Penggunaan pada Kehamilan dan Ibu Menyusui Oxycodone
Penggunaan oxycodone atau oksikodon pada kehamilan dan menyusui tidak disarankan. Oxycodone dapat memberikan efek putus obat pada janin yang dikandung atau bayi yang menyusu.[4-6]
Penggunaan pada Kehamilan
Food and Drug Administration (FDA) memasukkan oxycodone ke dalam kategori C. Studi pada binatang percobaan memperlihatkan adanya efek samping terhadap janin, namun belum ada studi terkontrol pada wanita hamil. Obat hanya boleh digunakan jika besarnya manfaat yang diharapkan melebihi besarnya risiko terhadap janin
Therapeutic Goods Administration (TGA) juga memasukkan oxycodone dalam kategori C. Berdasarkan mekanisme aksinya, obat diduga dapat memberikan efek buruk pada fetus manusia atau neonatus, namun tidak menyebabkan malformasi.

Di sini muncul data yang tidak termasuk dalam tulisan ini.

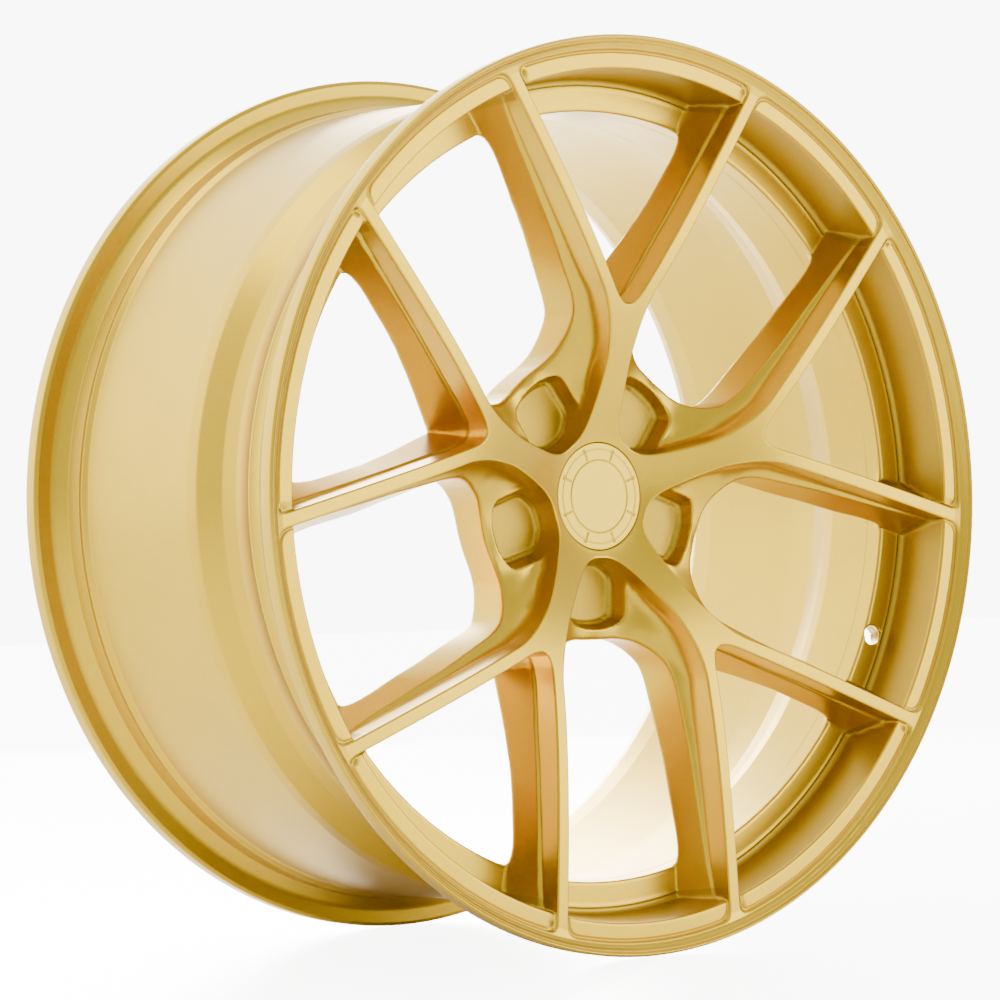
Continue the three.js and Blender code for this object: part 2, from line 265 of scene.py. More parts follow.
RADII = lines(
    26.9, (31, 0.5, 0.8), (62, 1.1, 1.2), (112, 1.2, 1.2), (130, 1.4, 2.4), (196, 2.4, 2.4),
    (222, 1.8, 1.3), (227, 0.9, 0.9), (238, 1.1, 0.9), (241.4, 0.5, 0.45), (244.3, 0.6, 0.6),
)
DEPTHS = lines(0, (2.2, 0.6, 0.6), (10, 1.0, 1.6), (17, 1.2, 1.2), (75, 1.4, 2.6)) / 75


def grid():
    """Angles that follow the arm's edges and depths that follow the face, one row for each radius."""
    outer = np.where(RADII < 34.2, HALF_PITCH * 0.93, np.interp(RADII, *FACE_OUTER_POLAR))
    inner = np.interp(RADII, *FACE_INNER_POLAR)
    width = np.where(RADII < 40, 0.5, ramp(RADII, 40, 0.5, 90, 0.45, 104.3, 0.3, 112, 0))
    inner = np.where(RADII < 104.3, 0, inner)
    inner = np.maximum(inner, outer * width)
    a = lines(0, (1, 0.18, 0.05))
    b = lines(0, (1, 0.085, 0.085))
    c = lines(0, (0.45, 0.022, 0.024), (1, 0.026, 0.05))
    finer = ramp(RADII, 90, 0, 120, 0.5)
    rows = []
    for i, o, w in zip(inner, outer, finer):
        past_edge = c[1:] * (1 - w + w * c[1:])
        rows.append(np.concatenate([a * i, i + b[1:] * (o - i), o + past_edge * (HALF_PITCH - o)]))
    angles = np.array(rows)
    half = angles[:, 1:2] * 0.5
    last = HALF_PITCH - angles[:, -2:-1]
    angles = np.hstack([-half, half, angles[:, 2:-2], HALF_PITCH - last * 0.5, HALF_PITCH + last * 0.5])
    top = face_top(RADII)
    end = ramp(RADII, 74, MOUNT_FACE_Y + 3, 85, -42, 115, -54, 150, -62, 200, -66, 244, -64)
    depths = top[:, None] - 1.7 + DEPTHS * (end - top + 1.7)[:, None]
    return angles, depths


def surface_net(f):
    """Cell vertices, in fractional grid indices, and quads where f changes sign."""
    sums = np.zeros(tuple(n - 1 for n in f.shape) + (3,))
    count = np.zeros(sums.shape[:3])
    crossings = []
    for axis in range(3):
        a = np.moveaxis(f, axis, 0)[:-1]
        b = np.moveaxis(f, axis, 0)[1:]
        e, i, j = np.nonzero((a < 0) != (b < 0))
        t = a[e, i, j] / (a[e, i, j] - b[e, i, j])
        rising = a[e, i, j] < 0
        spot = np.insert(np.stack([i, j], 1).astype(float), axis, e + t, axis=1)
        base = np.insert(np.stack([i, j], 1), axis, e, axis=1)
        others = [n for n in range(3) if n != axis]
        cells = []
        for di, dj in ((0, 0), (1, 0), (1, 1), (0, 1)):
            cell = base.copy()
            cell[:, others[0]] -= di
            cell[:, others[1]] -= dj
            cells.append(cell)
            ok = ((cell >= 0) & (cell < sums.shape[:3])).all(1)
            np.add.at(sums, tuple(cell[ok].T), spot[ok])
            np.add.at(count, tuple(cell[ok].T), 1)
        crossings.append((np.stack(cells, 1), rising if axis != 1 else ~rising))
    number = np.full(count.shape, -1)
    used = np.nonzero(count)
    number[used] = np.arange(len(used[0]))
    quads = []
    for cells, rising in crossings:
        ok = ((cells >= 0) & (cells < sums.shape[:3])).all((1, 2))
        q = number[tuple(np.moveaxis(cells[ok], 2, 0))]
        quads.append(np.where(rising[ok][:, None], q, q[:, ::-1]))
    return sums[used] / count[used][:, None], np.vstack(quads), np.stack(used, 1)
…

Opioid diketahui melewati plasenta dan dapat menyebabkan depresi napas. Penggunaan oxycodone juga dapat memperpanjang persalinan karena menurunkan kontraksi uterus.
Penggunaan oxycodone untuk ibu hamil dalam jangka waktu lama dapat menyebabkan neonatal abstinence syndrome. Gejalanya mencakup gejala otonom (demam, ketidakstabilan temperatur), gastrointestinal (diare, muntah), dan neurologi (hiperaktif, high-pitched crying, peningkatan tonus otot, gangguan pola tidur).
Selain itu, konsumsi oxycodone saat hamil juga dihubungkan dengan kelainan kongenital, gangguan perkembangan fetus, still birth, dan persalinan preterm.[5,6,10]
Penggunaan pada Ibu Menyusui
Penggunaan oxycodone pada ibu menyusui tidak disarankan. Tikus yang diberi oxycodone saat menyusui menunjukkan anak yang memiliki ukuran tubuh lebih kecil. Ukuran tubuh kembali normal setelah menyusui dihentikan. Pada manusia, oxycodone diketahui diekskresikan ke ASI, sehingga pemberian pada ibu menyusui dapat menyebabkan sedasi dan depresi napas pada infant.[4]